In both your loops, you fail to loop to index 0. For example, if the length of array A is 5, then your loop:

for (int i = A.length-1; i >0; i--) {

will cover indices 4,3,2,1 and then stop. It should be written like this in order to also loop to index 0:

for (int i = A.length-1; i >= 0; i--) {

Bug: array out of bounds error

You made a copy and paste error here:

    for (int j = A.length-1; j >0; j--) {

This should have been:

    for (int j = B.length-1; j >= 0; j--) {

In other words, you used the length of A where you should have used the length of B. Thus, if array A is bigger than array B, you would index past the end of array B and get an out of bounds error.

Useless statements

Your code contains a few useless statements:

Arrays.sort(A);
Arrays.sort(B);
int sumMax = A[0]+B[0];

There is no need to sort the arrays since the order in which you loop through the arrays doesn't matter. The sumMax variable is never used after it is initialized.

Better algorithm

I suspect this may be a current programming challenge so I won't write any code or go into too much detail here.

The current solution is \$O(N*M)\$ where \$N\$ and \$M\$ are the sizes of the arrays. Instead of comparing one number with one number, if you could compare one number to a whole array, you could reduce your complexity by a lot.

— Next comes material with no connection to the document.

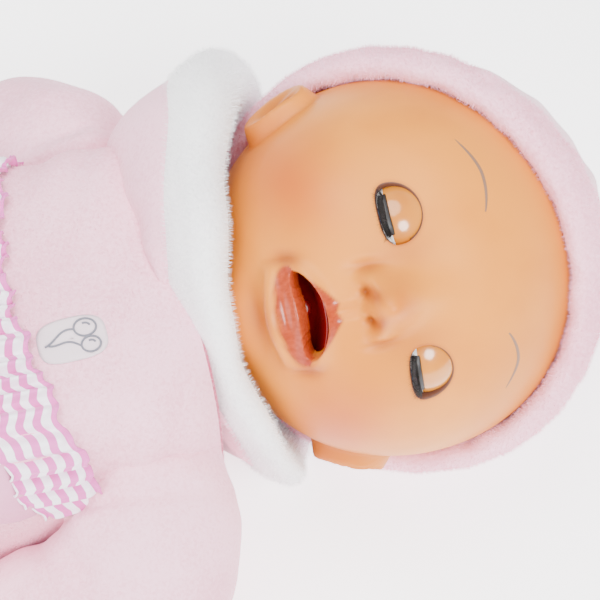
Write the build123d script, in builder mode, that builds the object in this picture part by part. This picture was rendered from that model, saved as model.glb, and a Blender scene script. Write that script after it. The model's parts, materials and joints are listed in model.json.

How could you do this? Suppose for one whole array, you compute and remember all the possible divisors for each number in that array. Then if you go through the other array, you can compute the divisors for each number and see if each divisor appeared in the first array. If it did, then you have found a possible GCD for an A/B pair. If you can ensure that your divisor lookup is \$O(1)\$, then your total complexity should be:

\$O(N*F(N) + M*F(M))\$ where \$F(N)\$ is the amount of time it takes to factor a number (i.e. find its divisors). The normal way to factor a number would take \$O(\sqrt N)\$ time, but there may be faster ways of doing it, especially if the number range is limited.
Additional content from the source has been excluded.